Macbeth's two henchmen, introduced in this story (they would reappear in "The Price", "Pendragon", and "The Journey"), are never named in the dialogue, but the ending credits list them as "Banquo" and "Fleance". Both names are taken from Shakespeare's Macbeth, of course; in the play, Banquo is a leading Scottish nobleman and Fleance his son. After Macbeth learns from the three Witches that Banquo's descendants will someday rule Scotland, though Banquo himself never will, he moves against his former friend, having him murdered; Fleance escapes, however, and his descendants indeed come to rule Scotland in the form of the Stuart dynasty (among whose members was James VI of Scotland and I of England, under whose reign Shakespeare wrote Macbeth).

Macbeth provides another Shakespearean link directly in the dialogue when he goes by the alias of "Lennox Macduff". As Jeffrey Robbins explains to Hudson, Lennox and Macduff are two characters from Shakespeare's Macbeth: Lennox plays only a small part as one of several Scottish thanes, but Macduff occupies a more prominent position as the man who will slay Macbeth at the end. (Lennox and Macduff both enter together in Act II, scene iii, directly after the Porter scene - and providing the knocking at the door that the Porter was answering.)

When Goliath mentions that the public library adjacent to the clock tower contains several books on Merlin, it was originally planned that he would list a few of these, such as Mary Stewart's The Crystal Cave.

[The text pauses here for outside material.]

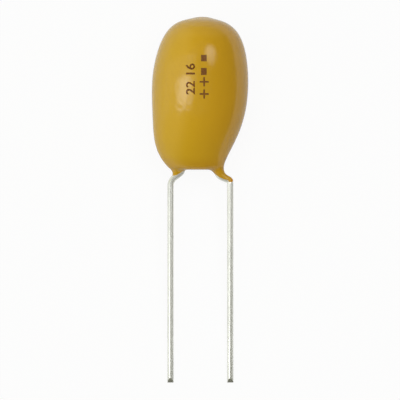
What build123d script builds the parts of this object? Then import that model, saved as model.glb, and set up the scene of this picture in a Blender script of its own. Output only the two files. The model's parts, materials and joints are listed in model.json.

However, the production team was unable to secure legal permission to name these books, and so dropped the list.

Gillie, Jeffrey's seeing-eye dog, was named after Gilgamesh, a legendary king in ancient Sumer (oddly enough, Gillie is referred to in the dialogue as female). Greg Weisman has indicated that Gilgamesh was the subject of one of Jeffrey Robbins' past novels, and that Gillie's name was a reference to or hint of this.

One line connected to the Scrolls of Merlin has generated a small amount of "fan-confusion". The inscription on the bound Scrolls that Macbeth reads aloud begins, "The Scrolls of Merlin, sealed by my own hand". The "by my own hand" portion alludes to Merlin, but some viewers, led astray by the fact that Macbeth is reading these words, mistakenly assumed that Macbeth had been the one to seal them.

The archaeologists Lydia Duane and Arthur Morwood-Smythe who discover the Scrolls at the beginning were named after no less than four "Gargoyles" writers: Lydia Marano, Diane Duane, Arthur Byron Cover, and Peter Morwood. They would reappear (in a far less Arthurian context) in "Sentinel".